New York — Actors’ Equity Association, the national union representing more than 51,000 professional actors and stage managers working in live theatre, applauded the reintroduction of the bipartisan Performing Artist Tax Parity Act (PATPA), introduced by Rep. Judy Chu (D-CA) and Rep. Vern Buchanan (R-FL). This bill would correct an unintended consequence of the 2017 Tax Cut and Jobs Act which led to tax increases for many performing artists who could no longer deduct the cost of their ordinary and necessary unreimbursed business expenses.
Professional actors, stage managers and musicians, for example, typically spend 20 to 30 percent of their income on necessary expenses -- such as to pay for travel to auditions or a talent agent -- to stay in the business and to procure employment.
“Thousands of Equity members just filed their taxes, and again owed hundreds - sometimes thousands - of dollars more than they did before the 2017 passage of the Tax Cuts and Jobs Act,” said Kate Shindle, president of Actors’ Equity Association. “The overwhelming majority of arts professionals are middle-class workers who just can't afford that.
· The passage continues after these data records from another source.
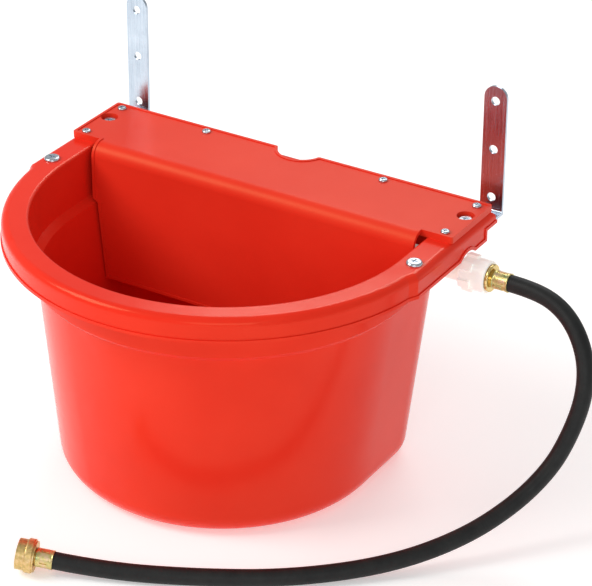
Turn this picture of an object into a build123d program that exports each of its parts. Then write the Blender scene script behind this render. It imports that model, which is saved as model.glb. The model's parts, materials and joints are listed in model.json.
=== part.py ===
from build123d import *
from math import cos, pi, radians, sin, sqrt, tan
import os

# Float-valve water trough for livestock, hung on a wall by two flat steel brackets.
# Frame: +X to the valve side, +Y to the wall, +Z up. The origin is on the floor, under the
# centre of the basin's half-round front. Millimetres.

os.makedirs("parts", exist_ok=True)

# ---- Driving dimensions ----
# Basin
rim_height = 278.0              # top face of the rim above the floor
rim_thickness = 3.5
rim_edge_radius = 8.0           # rounding of the rim's top outer edge
lip_radius = 3.0                # rounding of the rim's inner edge
wall = 3.2
basin_half_width = 203.0        # outside of the upper walls
basin_back_y = 123.0
basin_corner_radius = 20.0
side_overhang = 30.4            # the rim beyond the walls: sides, front and back
front_overhang = 27.8
back_overhang = 19.0
rim_front_centre_y = 2.5
skirt_depth = 25.4
skirt_thickness = 2.4
bead_width = 3.4                # raised bead along the skirt's lower edge
bead_height = 1.2
side_step_length = 10.0
tail_skirt_depth = 13.8         # the shallow skirt at the wall end, over the bracket
tail_skirt_length = 21.0
ledge_drop = 61.4               # from the rim down to where the walls step in
ledge_rise = 6.0
ledge_inset = 8.4
waist_corner_radius = 57.0
side_draft = 24.0               # the lower walls lean in this far on their way to the floor
back_draft = 13.0
floor_centre_y = -9.3
floor_corner_radius = 51.0
floor_edge_radius = 24.0

# Cover with its hanging front panel
cover_side_gap = 4.2            # the rim beyond the cover's sides and back
cover_back_gap = 4.0
cover_end_depth = 85.0
cover_thickness = 6.4
cover_skin = 3.0
cover_edge = 5.0                # solid edge round the hollow underside
cover_corner_radius = 2.5
cover_bead_width = 3.0
cover_bead_height = 1.0
notch_radius = 26.1             # finger notch in the back edge
notch_centre_gap = 7.5          # its centre lies this far behind the edge
apron_bend_radius = 14.0
apron_bend_gap = 1.0            # the bend's centre, in front of the cover's ends
apron_depth = 154.8             # the panel's foot, below the cover's top
apron_wall_gap = 5.5            # between the panel's sides and the basin's walls
apron_step_gap = 3.0
apron_foot_gap = 1.5
apron_step_rise = 3.4           # the middle of the panel's step, above the ledge's foot
apron_step_height = 3.4
cover_screw_side_gap = 12.3     # from the cover's edges to the screws
cover_screw_back_gap = 10.7
cover_screw_front_gap = 8.0
cover_mid_screw_x = 108.1
cover_screw_radius = 2.0
cover_screw_length = 13.5
screw_head_radius = 4.75
screw_head_height = 2.7
screw_boss_radius = 5.0
pilot_boss_radius = 4.4
pilot_boss_height = 5.8
recess_length = 4.6
recess_width = 1.1
recess_depth = 1.3

# Wall brackets
bracket_side_gap = 16.6         # from the rim's side to the strap's centre
bracket_back_gap = 16.9         # from the rim's back to the strap
bracket_rise = 126.6            # the strap's top, above the rim
bracket_width = 25.4
bracket_thickness = 3.2
bracket_hole_radius = 4.75
bracket_hole_pitch = 53.5
bracket_top_hole_gap = 16.0     # from the top hole's centre to the end
bracket_bend_radius = 3.0
bracket_notch_gap = 1.0         # free gap between the strap and the skirt's back
bolt_boss_height = 7.9
bolt_boss_radius = 9.0
bolt_back_gap = 38.1            # from the rim's back to the rear bolts
bolt_pitch = 105.1
bolt_step_gap = 18.8            # from the front bolts to the step in the rim's side
bolt_radius = 3.15
bolt_hole_radius = 3.5
bolt_head_radius = 8.4
bolt_head_height = 3.2
bolt_overrun = 1.5              # below the nut
bolt_recess_length = 7.4
bolt_recess_width = 1.6
bolt_recess_depth = 1.6
access_gap = 0.9                # round the bolt's head, in the cover
access_wall = 2.7
washer_radius = 8.0
washer_thickness = 1.3
nut_across_flats = 11.1
nut_height = 5.6

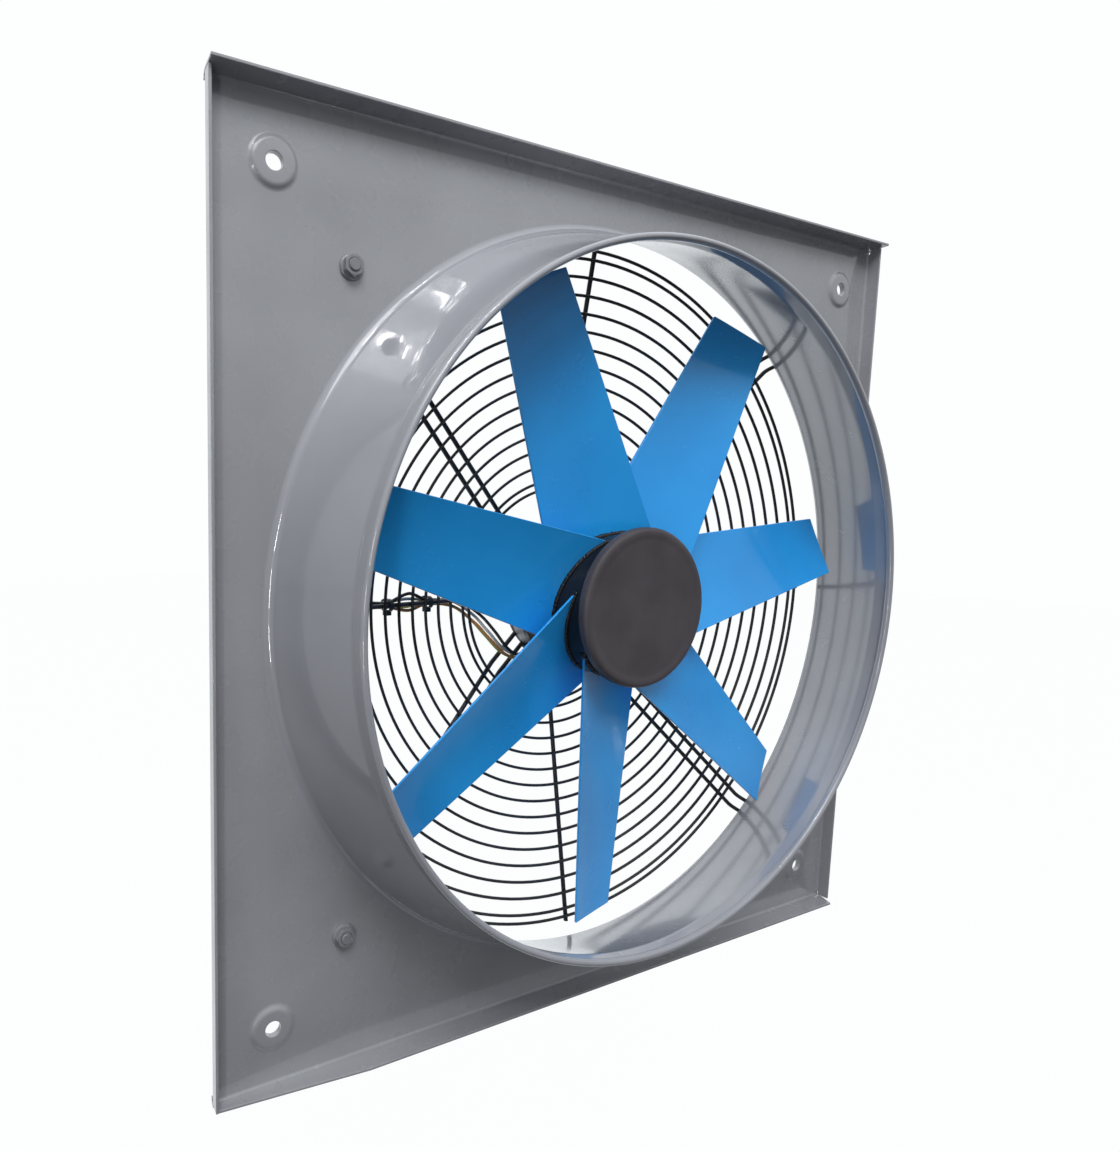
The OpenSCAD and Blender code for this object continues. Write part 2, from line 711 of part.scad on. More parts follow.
// Threaded gland for the supply cable, in the lower wall of the box
module supply_gland() {
  color("black") upright() on_strut(box_r)
    translate([0, box_w / 2, lid_h + box_deep * 0.42]) rotate([-90, 0, 0]) difference() {
      union() {
        translate([0, 0, -box_t - 8]) cylinder(d = gland_bore + 7.8, h = 8 + box_t);
        cylinder(d = (gland_bore + 12) / cos(30), h = 5, $fn = 6);
        translate([0, 0, 5]) cylinder(d = gland_bore + 9, h = 2);
        translate([0, 0, 7]) cylinder(d = (gland_bore + 10) / cos(30), h = 7, $fn = 6);
        translate([0, 0, 14]) cylinder(d1 = gland_bore + 9, d2 = gland_bore + 4, h = 3);
      }
      translate([0, 0, -box_t - 9]) cylinder(d = gland_bore, h = 28 + box_t);
    }
}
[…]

Fortunately, the tax code already recognizes the up-front business expenses of working in our industry; the problem is simply that the relevant income thresholds haven't been revised since the Reagan Administration. We are grateful for the leadership of Reps. Buchanan and Chu, and thank them for reintroducing this critical bipartisan legislation while we're all still working toward a full recovery of the live performing arts."
More than 90 members of the House cosponsored PATPA in the last Congress. PATPA has been endorsed by a broad coalition of employers and unions, including the League of Resident Theatres (LORT), the National Independent Venue Association (NIVA), Americans or the Arts, Recording Academy, American Federation of Musicians, SAG-AFTRA, IATSE and Department for Professional Employees, AFL-CIO.
While the 2019 tax reform bill did not harm high-income artists, many others in the industry have reported massive tax increases because they lost the ability to deduct their business expenses. “People sit with me and just break into tears because they didn’t know what to do,” Sandra Karas, a tax attorney and secretary-treasurer of Actors’ Equity Association, told the Los Angeles Times, which covered the devastating tax increases that hit performing artists.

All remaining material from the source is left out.